WHAT YOU WILL DO:
Starting with the first line of the data that follows, transcribe every line verbatim until the line containing "const PEG_CHAMFER = 0.8;" has been transcribed.

PROVIDED ENTRIES:

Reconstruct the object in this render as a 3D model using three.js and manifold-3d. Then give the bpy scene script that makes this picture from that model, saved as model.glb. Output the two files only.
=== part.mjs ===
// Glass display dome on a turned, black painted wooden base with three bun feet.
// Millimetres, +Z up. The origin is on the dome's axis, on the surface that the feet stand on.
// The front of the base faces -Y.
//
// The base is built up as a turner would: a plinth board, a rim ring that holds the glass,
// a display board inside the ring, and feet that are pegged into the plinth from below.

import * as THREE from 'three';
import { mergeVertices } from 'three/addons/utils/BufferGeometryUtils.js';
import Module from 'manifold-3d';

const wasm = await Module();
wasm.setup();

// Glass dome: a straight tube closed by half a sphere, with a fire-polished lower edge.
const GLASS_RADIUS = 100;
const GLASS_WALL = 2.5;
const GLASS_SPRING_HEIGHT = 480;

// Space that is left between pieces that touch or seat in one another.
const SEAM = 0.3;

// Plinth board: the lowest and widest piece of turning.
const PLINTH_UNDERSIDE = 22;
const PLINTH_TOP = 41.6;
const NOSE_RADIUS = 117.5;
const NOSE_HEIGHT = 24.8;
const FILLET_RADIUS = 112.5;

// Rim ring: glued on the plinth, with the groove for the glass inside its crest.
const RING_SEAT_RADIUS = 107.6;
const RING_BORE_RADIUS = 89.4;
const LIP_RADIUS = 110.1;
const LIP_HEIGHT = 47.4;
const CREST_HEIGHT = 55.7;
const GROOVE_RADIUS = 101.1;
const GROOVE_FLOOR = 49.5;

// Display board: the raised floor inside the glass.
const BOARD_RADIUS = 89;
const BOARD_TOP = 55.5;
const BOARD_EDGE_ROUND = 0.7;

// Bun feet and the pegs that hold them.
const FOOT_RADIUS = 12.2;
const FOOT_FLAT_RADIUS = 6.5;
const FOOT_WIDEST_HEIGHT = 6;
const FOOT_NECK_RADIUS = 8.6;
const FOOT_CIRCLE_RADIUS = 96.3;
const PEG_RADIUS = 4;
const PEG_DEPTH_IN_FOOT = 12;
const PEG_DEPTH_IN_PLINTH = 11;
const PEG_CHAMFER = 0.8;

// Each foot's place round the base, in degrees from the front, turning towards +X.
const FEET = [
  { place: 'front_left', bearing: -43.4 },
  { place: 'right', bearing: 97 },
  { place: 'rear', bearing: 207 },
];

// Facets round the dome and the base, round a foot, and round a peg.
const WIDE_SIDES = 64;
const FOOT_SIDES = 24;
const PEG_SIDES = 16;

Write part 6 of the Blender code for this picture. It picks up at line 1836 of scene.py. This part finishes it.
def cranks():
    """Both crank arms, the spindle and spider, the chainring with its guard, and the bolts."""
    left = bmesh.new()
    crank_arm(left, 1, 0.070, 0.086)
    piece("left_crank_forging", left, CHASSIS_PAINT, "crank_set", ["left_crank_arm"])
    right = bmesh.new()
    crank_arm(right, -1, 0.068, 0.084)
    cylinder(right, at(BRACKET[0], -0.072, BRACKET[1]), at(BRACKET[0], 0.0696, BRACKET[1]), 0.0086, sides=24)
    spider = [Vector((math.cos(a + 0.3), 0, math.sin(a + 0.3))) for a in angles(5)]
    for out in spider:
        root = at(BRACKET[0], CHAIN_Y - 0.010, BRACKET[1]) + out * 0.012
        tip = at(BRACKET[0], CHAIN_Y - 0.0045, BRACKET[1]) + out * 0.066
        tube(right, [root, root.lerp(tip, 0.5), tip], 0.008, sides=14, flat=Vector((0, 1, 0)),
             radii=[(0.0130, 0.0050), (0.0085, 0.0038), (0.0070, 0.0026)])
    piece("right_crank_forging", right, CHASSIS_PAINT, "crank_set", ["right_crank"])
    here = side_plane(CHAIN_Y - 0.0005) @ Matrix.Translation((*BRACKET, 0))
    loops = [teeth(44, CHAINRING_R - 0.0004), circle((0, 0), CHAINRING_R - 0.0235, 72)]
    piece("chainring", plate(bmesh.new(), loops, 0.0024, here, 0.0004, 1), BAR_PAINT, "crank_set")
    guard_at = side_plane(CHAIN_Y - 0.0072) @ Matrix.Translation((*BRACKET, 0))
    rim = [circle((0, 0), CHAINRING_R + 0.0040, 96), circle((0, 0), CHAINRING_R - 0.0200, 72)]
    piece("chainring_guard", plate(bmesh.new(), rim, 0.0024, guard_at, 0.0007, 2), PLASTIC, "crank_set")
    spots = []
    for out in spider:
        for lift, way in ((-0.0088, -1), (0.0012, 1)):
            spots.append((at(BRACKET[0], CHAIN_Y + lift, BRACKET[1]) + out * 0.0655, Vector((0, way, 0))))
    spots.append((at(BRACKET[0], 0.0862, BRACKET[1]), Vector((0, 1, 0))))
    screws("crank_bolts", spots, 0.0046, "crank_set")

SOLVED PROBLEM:
Reconstruct the object in this render as a 3D model using three.js and manifold-3d. Then give the bpy scene script that makes this picture from that model, saved as model.glb. Output the two files only.
=== part.mjs ===
// Glass display dome on a turned, black painted wooden base with three bun feet.
// Millimetres, +Z up. The origin is on the dome's axis, on the surface that the feet stand on.
// The front of the base faces -Y.
//
// The base is built up as a turner would: a plinth board, a rim ring that holds the glass,
// a display board inside the ring, and feet that are pegged into the plinth from below.

import * as THREE from 'three';
import { mergeVertices } from 'three/addons/utils/BufferGeometryUtils.js';
import Module from 'manifold-3d';

const wasm = await Module();
wasm.setup();

// Glass dome: a straight tube closed by half a sphere, with a fire-polished lower edge.
const GLASS_RADIUS = 100;
const GLASS_WALL = 2.5;
const GLASS_SPRING_HEIGHT = 480;

// Space that is left between pieces that touch or seat in one another.
const SEAM = 0.3;

// Plinth board: the lowest and widest piece of turning.
const PLINTH_UNDERSIDE = 22;
const PLINTH_TOP = 41.6;
const NOSE_RADIUS = 117.5;
const NOSE_HEIGHT = 24.8;
const FILLET_RADIUS = 112.5;

// Rim ring: glued on the plinth, with the groove for the glass inside its crest.
const RING_SEAT_RADIUS = 107.6;
const RING_BORE_RADIUS = 89.4;
const LIP_RADIUS = 110.1;
const LIP_HEIGHT = 47.4;
const CREST_HEIGHT = 55.7;
const GROOVE_RADIUS = 101.1;
const GROOVE_FLOOR = 49.5;

// Display board: the raised floor inside the glass.
const BOARD_RADIUS = 89;
const BOARD_TOP = 55.5;
const BOARD_EDGE_ROUND = 0.7;

// Bun feet and the pegs that hold them.
const FOOT_RADIUS = 12.2;
const FOOT_FLAT_RADIUS = 6.5;
const FOOT_WIDEST_HEIGHT = 6;
const FOOT_NECK_RADIUS = 8.6;
const FOOT_CIRCLE_RADIUS = 96.3;
const PEG_RADIUS = 4;
const PEG_DEPTH_IN_FOOT = 12;
const PEG_DEPTH_IN_PLINTH = 11;
const PEG_CHAMFER = 0.8;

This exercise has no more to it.